Jennifer McCreight, a 22-year-old senior, said students are looking forward to hearing from the congresswomen, and she thinks special interest groups are exploiting the situation. However, she did admit that her family was disturbed by the choice and an uncle was boycotting the ceremonies.

"My family is pretty upset," said McCreight, adding that the sisters' role isn't to debate church doctrine but to inspire the students. Besides, she says, Jesus would welcome the Sanchezes with open arms. "It's un-Catholic to be giving these girls so much grief."

The American Life League asked Cardinal Roger M. Mahony to stop the congresswomen from speaking. Though the college is located within the Archdiocese of Los Angeles, it's an independent institution not under the cardinal's control. But an archdiocesan official said Loretta Sanchez's position on abortion is "troubling."

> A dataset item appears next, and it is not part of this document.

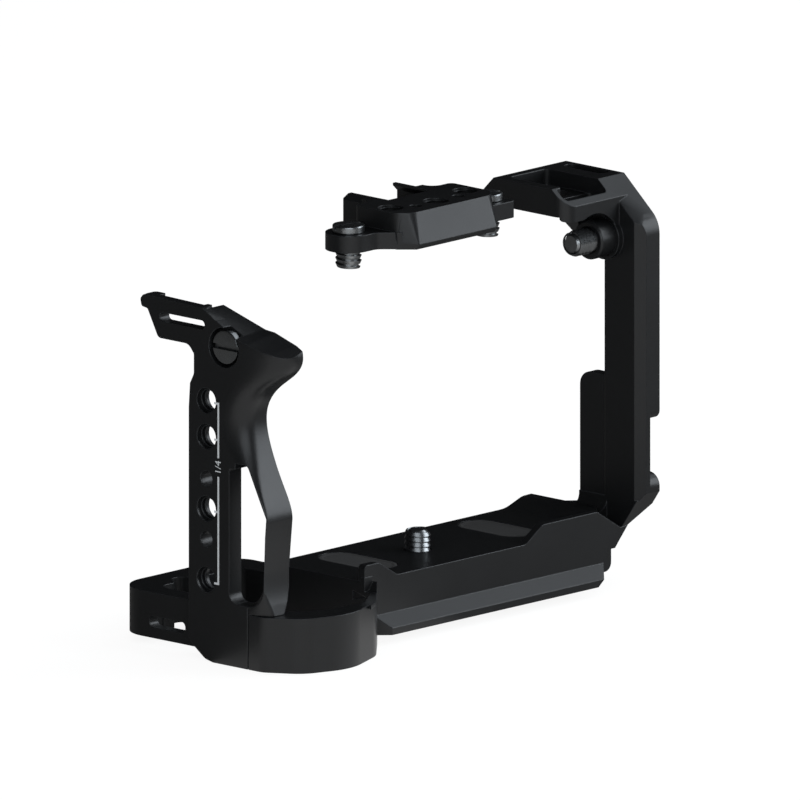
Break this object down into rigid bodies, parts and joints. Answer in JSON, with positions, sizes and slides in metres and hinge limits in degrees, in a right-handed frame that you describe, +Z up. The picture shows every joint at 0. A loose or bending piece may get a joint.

"Catholic institutions of higher learning should always be guided by the moral values of our church's tradition," said spokesman Tod Tamberg. "A cornerstone value, of course, is the sanctity of all human life, from conception to natural death. Loretta Sanchez's outspoken record on abortion rights is troubling."

When she heard about the controversy, Loretta Sanchez (D-Garden Grove) volunteered to give up her speaker role, an offer refused by the college, her press secretary said.

"They didn't waver at all," said Carrie Brooks, the spokeswoman for Sanchez.

Other commencement speakers who support abortion rights and are scheduled to speak this year at Catholic colleges include Vermont Gov. James Douglas at the College of St. Joseph in his home state; Supreme Court Justice Stephen Breyer at Boston College Law School; and Chris Matthews, host of MSNBC's "Hardball," at the College of the Holy Cross in Massachusetts.

Elizabeth Robles, a senior senator of Mount St. Mary's student body, said critics of the Catholic speakers are clouding the issues.

"The Sanchez sisters are invited here to empower the seniors, to show Latina women who made it so far," said the 21-year-old. "They're speakers here because of their success, not because of their view on abortion."